» WHAT YOU NEED TO DO
Output each line of the material exactly as it stands.

[START OF SUPPLIED MATERIAL]

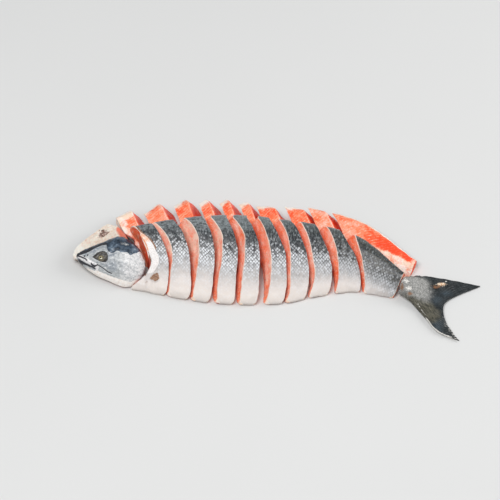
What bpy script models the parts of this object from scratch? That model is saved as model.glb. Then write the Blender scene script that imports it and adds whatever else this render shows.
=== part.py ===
"""A whole salted salmon, split lengthwise, cut in slices and laid out again in the shape of the fish.

The near half lies skin side up. The far half lies flesh side up under it and shows along the back. Each
half has a head, a collar, eight slices and a tail piece, and one tail with its fin ends them both.

The fish is drawn in its own coordinates, in millimetres: s runs from the snout along a curved spine, v runs
across it (positive towards the back) and z is the height above the table. The meshes are in metres.
"""

import math

import bmesh
import bpy
import numpy as np
from mathutils import Matrix, Vector

METRES = 0.001

# Seen from above: the spine of the near half, from the snout to the end of its tail piece
SPINE = [(-316, 0), (-240, -6), (-160, -10), (-80, -13), (0, -14), (70, -10), (118, -14), (150, -28),
         (172, -41), (192, -52), (215, -62)]
# Near half: its edges across the spine, and how thick it is there as a share of the thickest place
BACK_EDGE = [(60, 48), (104, 57), (144, 65.5), (181, 72), (242, 78), (290, 76), (316, 72), (359, 63.5),
             (398, 55), (430, 46), (460, 34), (490, 24), (520, 16)]
BELLY_EDGE = [(60, -39), (104, -44), (144, -52.5), (181, -59.5), (242, -66), (316, -64.5), (359, -57.5),
              (398, -50), (430, -44), (460, -35), (490, -26), (520, -16)]
FULLNESS = [(60, 0.74), (104, 0.86), (150, 0.95), (220, 1.0), (300, 1.0), (360, 0.93), (410, 0.82),
            (460, 0.68), (520, 0.52)]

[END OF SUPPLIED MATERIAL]

» TASK SOLUTION
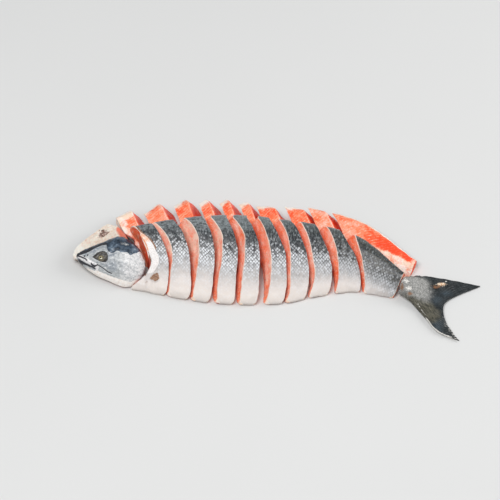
What bpy script models the parts of this object from scratch? That model is saved as model.glb. Then write the Blender scene script that imports it and adds whatever else this render shows.
=== part.py ===
"""A whole salted salmon, split lengthwise, cut in slices and laid out again in the shape of the fish.

The near half lies skin side up. The far half lies flesh side up under it and shows along the back. Each
half has a head, a collar, eight slices and a tail piece, and one tail with its fin ends them both.

The fish is drawn in its own coordinates, in millimetres: s runs from the snout along a curved spine, v runs
across it (positive towards the back) and z is the height above the table. The meshes are in metres.
"""

import math

import bmesh
import bpy
import numpy as np
from mathutils import Matrix, Vector

METRES = 0.001

# Seen from above: the spine of the near half, from the snout to the end of its tail piece
SPINE = [(-316, 0), (-240, -6), (-160, -10), (-80, -13), (0, -14), (70, -10), (118, -14), (150, -28),
         (172, -41), (192, -52), (215, -62)]
# Near half: its edges across the spine, and how thick it is there as a share of the thickest place
BACK_EDGE = [(60, 48), (104, 57), (144, 65.5), (181, 72), (242, 78), (290, 76), (316, 72), (359, 63.5),
             (398, 55), (430, 46), (460, 34), (490, 24), (520, 16)]
BELLY_EDGE = [(60, -39), (104, -44), (144, -52.5), (181, -59.5), (242, -66), (316, -64.5), (359, -57.5),
              (398, -50), (430, -44), (460, -35), (490, -26), (520, -16)]
FULLNESS = [(60, 0.74), (104, 0.86), (150, 0.95), (220, 1.0), (300, 1.0), (360, 0.93), (410, 0.82),
            (460, 0.68), (520, 0.52)]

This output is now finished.